DocDB avoids this double journal tax by disabling the RocksDB WAL, and instead relies on Raft log as the source of truth. It tracks the Raft “sequence id” up to which data has been flushed from RocksDB memtables to SSTable files. This ensures that we can correctly garbage collect Raft logs, as well as, replay the minimal number of records from Raft WAL logs on a server crash or restart.
DocDB manages MVCC on top of RocksDB at the overall cluster level. The mutations to records in the system are versioned using hybrid timestamps. As a result, the notion of MVCC as implemented in a vanilla RocksDB using sequence ids adds overhead. For this reason, DocDB does not use RocksDB’s sequence ids, and instead uses hybrid timestamps that are part of the encoded key to implement MVCC.
Hybrid Logical Clock (HLC), the hybrid timestamp assignment algorithm, is a way to assign timestamps in a distributed system such that every pair of “causally connected” events results in an increase of the timestamp value. Please refer to these reports (#1 or #2) for more details.
DocDB is the distributed document store that powers YugabyteDB. RocksDB’s immense popularity as a fast embeddable storage engine combined with its Log-Structured Merge trees (LSM) design and C++ implementation were the critical factors in selecting it as DocDB’s per-node storage engine. Every row managed by YugabyteDB is stored as a document in DocDB that internally maps to multiple key-value pairs in RocksDB.

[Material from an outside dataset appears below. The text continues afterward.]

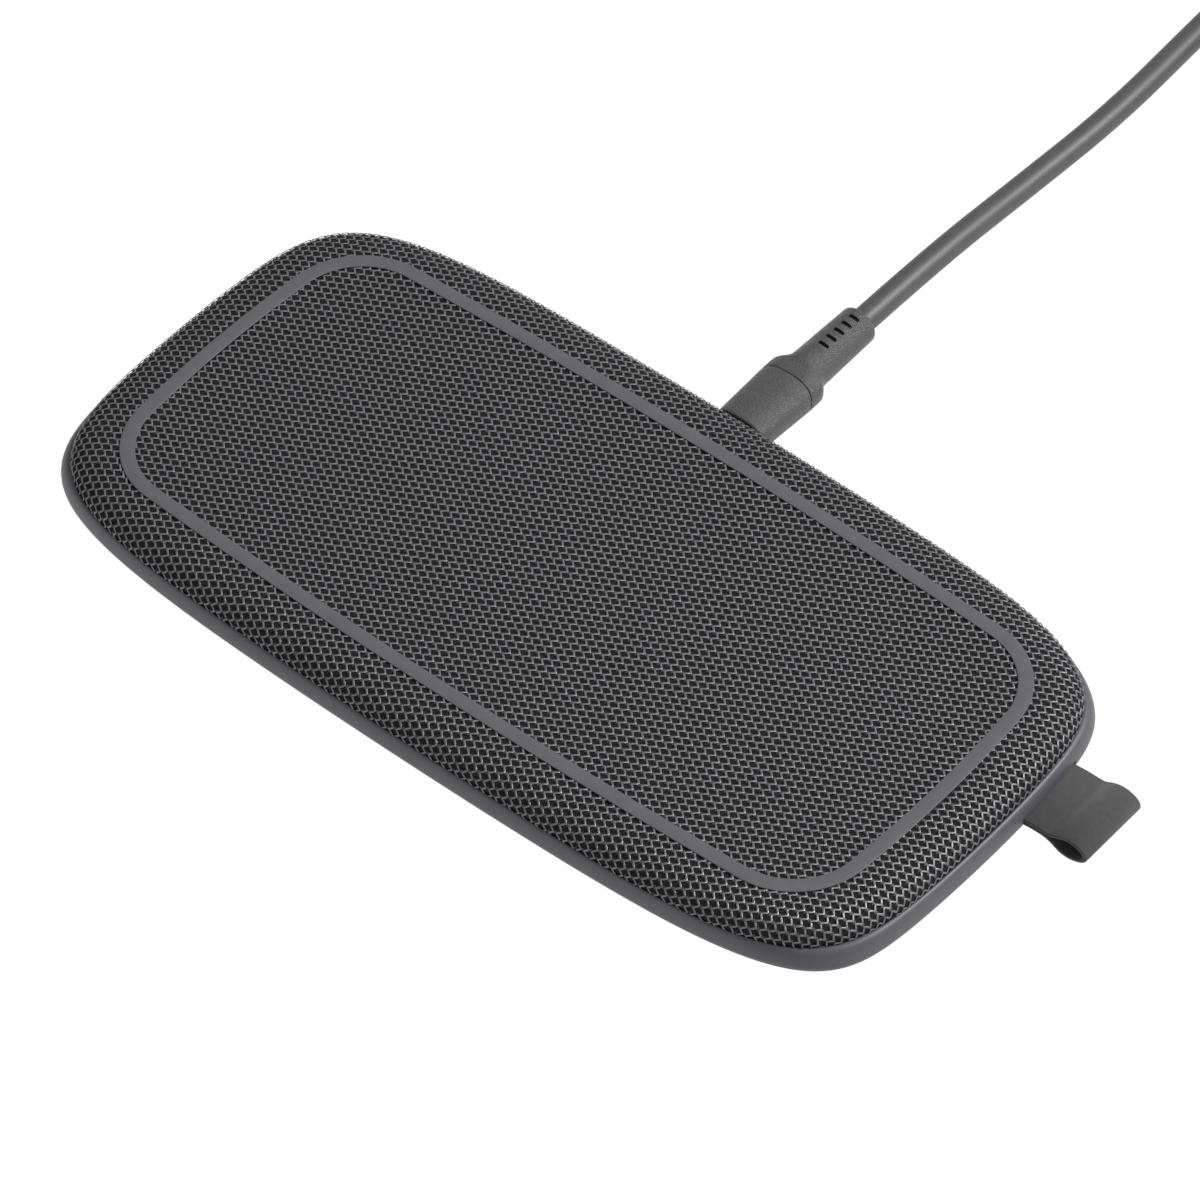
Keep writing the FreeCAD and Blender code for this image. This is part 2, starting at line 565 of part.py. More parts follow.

As we started building the document storage layer in DocDB, we realized that we need to enhance RocksDB significantly. This is because each RocksDB instance could no longer operate in isolation. It needed to share resources with other RocksDB instances present on the same node. Additionally, we needed to ensure that each DocDB tablet (that maps to its own dedicated RocksDB instance) can grow to become arbitrarily large without impacting the performance of other tablets (and the associated RocksDB instances). We hope the enhancements highlighted in this post can help other engineering teams looking to solve similar performance and scalability challenges on top of RocksDB.